My soul went walkin but I stayed here
Feel like I been workin for a thousand years

Chippin away at this chain of my own lies

Climbin a wall a hundred thousand miles high

Well I woke up this morning on the other side


And then there’s Real World. The song that almost makes it. This is one of Springsteen’s finest lyrics, and it falls mere inches from being one of his best tracks ever. I’m not entirely sure why it doesn’t stick, why it falls short, though it does. There’s no doubt that it doesn’t attain the level of Human Touch, but it is a damn fine song, and if you ever get a chance to here the live version Springsteen does of this number, himself alone on the piano, that acoustic version will send chills down your spine.

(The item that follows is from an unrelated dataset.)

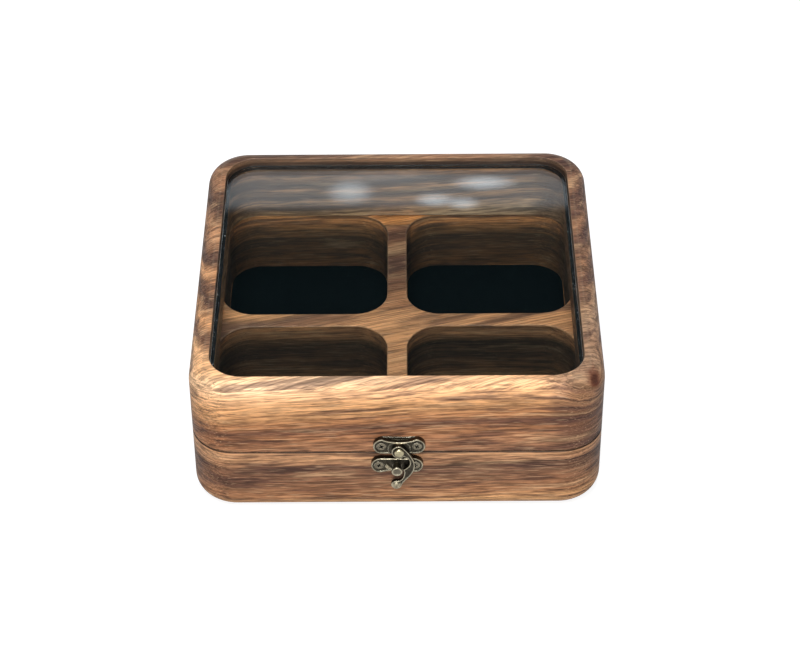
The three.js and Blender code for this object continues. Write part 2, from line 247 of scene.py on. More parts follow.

By himself, Springsteen strips the song to its bone, and without the soul-rock beat, there is nothing between the listener and the desperation, pain, and eventual belief in hope and love that powers this lyric. It is essential Springsteen, that unique combination of the understanding that life is hard, damn hard, full of suffering, but that the only way to make it through is to believe that life is worth living, that love and decency can and do exist.

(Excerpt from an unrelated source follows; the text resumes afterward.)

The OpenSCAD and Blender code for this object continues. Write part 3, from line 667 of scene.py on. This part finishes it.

Well I run that hard road out of heartbreak city
Built a roadside carnival out of hurt and self-pity

It was all wrong

Now I’m moving on


I built a shrine in my heart

It wasn’t pretty to see

Made out of fool’s gold memory and tears cried

Now I’m headin over the rise

I’m searching for one clear moment of love and truth

I still have a little faith

But what I need is some proof tonight

I’m looking for it in your eyes


So, while Touch certainly ranks low in the canon, and no one would really argue you ought to give it more time than Born to Run, Darkness on the Edge of Town or The River, still, don’t write it off. There’s plenty here worth listening to, and some of it is utterly brilliant. Springsteen has always been THE greatest songwriter of his generation, and he didn’t lose that ability on Touch. He just didn’t have the E Street Band.

Rock on.

2 comments:

The Best Years said...

Nice comments Ty..not quite the fan you are but I do like his stuff. He is a singer songwriter that has stayed relevant no matter what his age. Hope you are having a great day. Talk to you soon. Love, Aunt Sue

Nathan J. Sikes, Bl. Arch. said...

Tyler,

You have not included any female influences in your profile. Why is this? Do you not feel that any woman could speak to your character?